Task details:
Pick out the lines below that include the string "axes".

Records for processing:
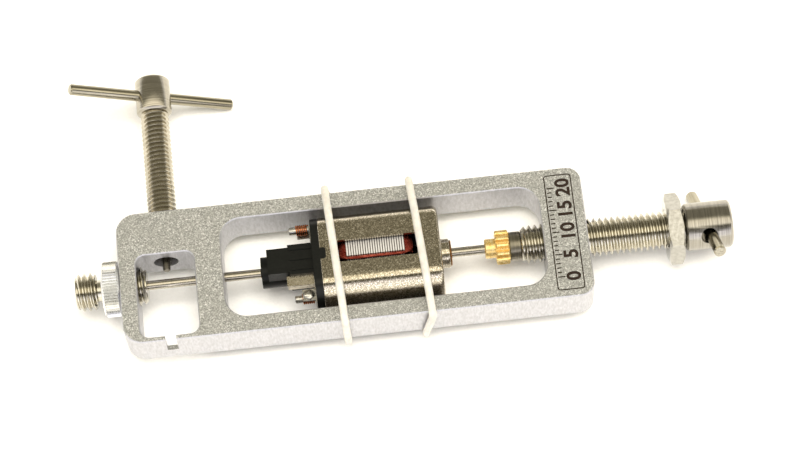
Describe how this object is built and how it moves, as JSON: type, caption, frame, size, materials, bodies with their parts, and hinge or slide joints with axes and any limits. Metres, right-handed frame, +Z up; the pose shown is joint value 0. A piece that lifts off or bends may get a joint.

==

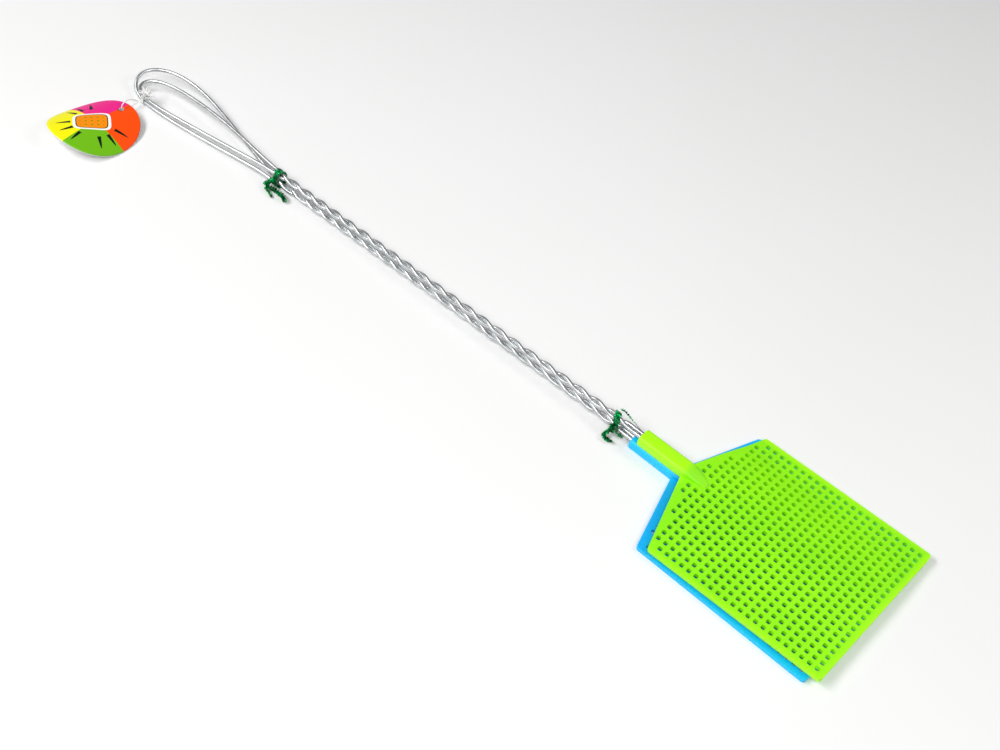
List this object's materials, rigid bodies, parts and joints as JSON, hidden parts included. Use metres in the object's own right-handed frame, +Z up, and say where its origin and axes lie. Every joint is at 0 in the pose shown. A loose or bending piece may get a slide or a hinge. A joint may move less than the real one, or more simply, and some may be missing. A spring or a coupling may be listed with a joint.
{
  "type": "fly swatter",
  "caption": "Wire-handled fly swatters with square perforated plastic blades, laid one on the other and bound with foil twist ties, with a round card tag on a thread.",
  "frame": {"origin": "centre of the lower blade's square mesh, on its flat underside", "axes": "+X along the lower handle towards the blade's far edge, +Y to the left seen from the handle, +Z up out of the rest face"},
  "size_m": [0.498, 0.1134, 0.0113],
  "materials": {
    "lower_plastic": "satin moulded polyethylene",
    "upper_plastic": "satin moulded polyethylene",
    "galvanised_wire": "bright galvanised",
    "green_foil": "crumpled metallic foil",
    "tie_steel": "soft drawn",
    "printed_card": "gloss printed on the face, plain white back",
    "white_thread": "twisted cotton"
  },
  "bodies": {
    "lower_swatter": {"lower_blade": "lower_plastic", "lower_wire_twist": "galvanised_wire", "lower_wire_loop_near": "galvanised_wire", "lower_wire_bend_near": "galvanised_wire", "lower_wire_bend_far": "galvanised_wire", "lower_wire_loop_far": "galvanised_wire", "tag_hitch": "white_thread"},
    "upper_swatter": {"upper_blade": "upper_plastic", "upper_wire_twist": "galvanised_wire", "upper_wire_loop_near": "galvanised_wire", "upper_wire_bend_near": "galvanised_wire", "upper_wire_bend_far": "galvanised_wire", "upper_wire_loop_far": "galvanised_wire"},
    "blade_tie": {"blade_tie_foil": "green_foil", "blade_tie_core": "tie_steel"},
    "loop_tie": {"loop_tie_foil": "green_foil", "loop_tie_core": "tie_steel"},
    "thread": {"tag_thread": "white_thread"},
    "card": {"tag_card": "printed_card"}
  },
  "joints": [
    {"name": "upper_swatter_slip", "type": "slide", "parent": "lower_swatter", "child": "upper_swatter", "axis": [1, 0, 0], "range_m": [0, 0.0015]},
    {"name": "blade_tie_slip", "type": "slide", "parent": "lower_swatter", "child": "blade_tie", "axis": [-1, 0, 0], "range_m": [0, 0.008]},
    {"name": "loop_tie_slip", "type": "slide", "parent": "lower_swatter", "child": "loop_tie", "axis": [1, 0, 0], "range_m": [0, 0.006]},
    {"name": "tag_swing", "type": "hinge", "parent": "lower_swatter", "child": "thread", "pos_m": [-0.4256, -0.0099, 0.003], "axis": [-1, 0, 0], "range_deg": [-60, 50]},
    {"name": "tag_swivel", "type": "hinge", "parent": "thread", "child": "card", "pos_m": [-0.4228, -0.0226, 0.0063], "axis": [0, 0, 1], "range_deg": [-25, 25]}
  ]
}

--

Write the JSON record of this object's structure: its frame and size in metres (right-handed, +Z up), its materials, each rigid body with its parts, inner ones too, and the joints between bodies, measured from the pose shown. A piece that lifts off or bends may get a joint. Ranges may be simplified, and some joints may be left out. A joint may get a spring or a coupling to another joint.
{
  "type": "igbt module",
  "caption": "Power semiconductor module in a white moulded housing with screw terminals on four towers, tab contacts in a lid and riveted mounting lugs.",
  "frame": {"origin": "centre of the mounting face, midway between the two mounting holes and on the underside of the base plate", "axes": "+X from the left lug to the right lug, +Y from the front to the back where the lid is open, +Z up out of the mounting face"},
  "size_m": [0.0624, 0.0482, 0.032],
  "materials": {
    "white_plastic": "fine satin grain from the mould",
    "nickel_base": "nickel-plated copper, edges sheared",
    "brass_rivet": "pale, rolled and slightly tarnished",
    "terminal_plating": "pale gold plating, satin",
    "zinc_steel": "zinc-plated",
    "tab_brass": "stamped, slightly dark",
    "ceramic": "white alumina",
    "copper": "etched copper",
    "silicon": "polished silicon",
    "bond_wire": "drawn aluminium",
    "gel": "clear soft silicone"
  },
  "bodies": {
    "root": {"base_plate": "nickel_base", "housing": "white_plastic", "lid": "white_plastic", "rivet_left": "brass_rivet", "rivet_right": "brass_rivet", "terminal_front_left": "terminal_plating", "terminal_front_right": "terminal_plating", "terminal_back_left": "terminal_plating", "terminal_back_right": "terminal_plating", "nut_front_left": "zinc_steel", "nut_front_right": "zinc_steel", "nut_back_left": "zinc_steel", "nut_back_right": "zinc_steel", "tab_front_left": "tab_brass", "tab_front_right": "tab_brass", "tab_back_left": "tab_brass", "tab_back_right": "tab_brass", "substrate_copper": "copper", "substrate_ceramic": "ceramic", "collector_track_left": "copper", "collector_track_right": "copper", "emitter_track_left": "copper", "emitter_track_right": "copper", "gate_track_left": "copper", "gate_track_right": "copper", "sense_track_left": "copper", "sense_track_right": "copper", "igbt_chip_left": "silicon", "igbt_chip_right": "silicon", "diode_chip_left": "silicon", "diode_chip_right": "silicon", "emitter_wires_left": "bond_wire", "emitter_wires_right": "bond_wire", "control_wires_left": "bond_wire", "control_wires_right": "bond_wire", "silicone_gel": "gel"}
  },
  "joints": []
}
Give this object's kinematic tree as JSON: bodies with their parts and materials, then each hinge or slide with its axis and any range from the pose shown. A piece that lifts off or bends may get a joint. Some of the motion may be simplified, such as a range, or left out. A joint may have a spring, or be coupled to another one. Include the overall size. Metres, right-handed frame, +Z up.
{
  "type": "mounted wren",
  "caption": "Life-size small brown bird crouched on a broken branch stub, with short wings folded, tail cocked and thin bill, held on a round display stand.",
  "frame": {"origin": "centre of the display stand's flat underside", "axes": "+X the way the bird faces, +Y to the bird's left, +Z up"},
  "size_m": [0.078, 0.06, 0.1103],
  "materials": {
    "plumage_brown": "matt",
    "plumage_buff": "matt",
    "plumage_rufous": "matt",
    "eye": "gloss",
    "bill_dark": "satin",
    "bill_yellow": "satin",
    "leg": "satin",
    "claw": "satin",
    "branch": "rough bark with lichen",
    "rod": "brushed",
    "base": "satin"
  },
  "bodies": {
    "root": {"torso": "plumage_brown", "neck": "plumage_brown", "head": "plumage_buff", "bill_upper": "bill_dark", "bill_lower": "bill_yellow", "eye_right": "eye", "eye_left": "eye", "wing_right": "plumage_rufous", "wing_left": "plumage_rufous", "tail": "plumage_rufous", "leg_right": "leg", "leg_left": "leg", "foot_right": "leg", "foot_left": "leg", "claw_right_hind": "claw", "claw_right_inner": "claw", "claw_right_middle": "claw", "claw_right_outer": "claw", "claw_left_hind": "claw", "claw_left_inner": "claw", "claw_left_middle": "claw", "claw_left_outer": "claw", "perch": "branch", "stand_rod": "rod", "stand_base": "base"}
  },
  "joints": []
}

Response below:
Describe how this object is built and how it moves, as JSON: type, caption, frame, size, materials, bodies with their parts, and hinge or slide joints with axes and any limits. Metres, right-handed frame, +Z up; the pose shown is joint value 0. A piece that lifts off or bends may get a joint.
List this object's materials, rigid bodies, parts and joints as JSON, hidden parts included. Use metres in the object's own right-handed frame, +Z up, and say where its origin and axes lie. Every joint is at 0 in the pose shown. A loose or bending piece may get a slide or a hinge. A joint may move less than the real one, or more simply, and some may be missing. A spring or a coupling may be listed with a joint.
  "frame": {"origin": "centre of the lower blade's square mesh, on its flat underside", "axes": "+X along the lower handle towards the blade's far edge, +Y to the left seen from the handle, +Z up out of the rest face"},
  "frame": {"origin": "centre of the mounting face, midway between the two mounting holes and on the underside of the base plate", "axes": "+X from the left lug to the right lug, +Y from the front to the back where the lid is open, +Z up out of the mounting face"},
  "frame": {"origin": "centre of the display stand's flat underside", "axes": "+X the way the bird faces, +Y to the bird's left, +Z up"},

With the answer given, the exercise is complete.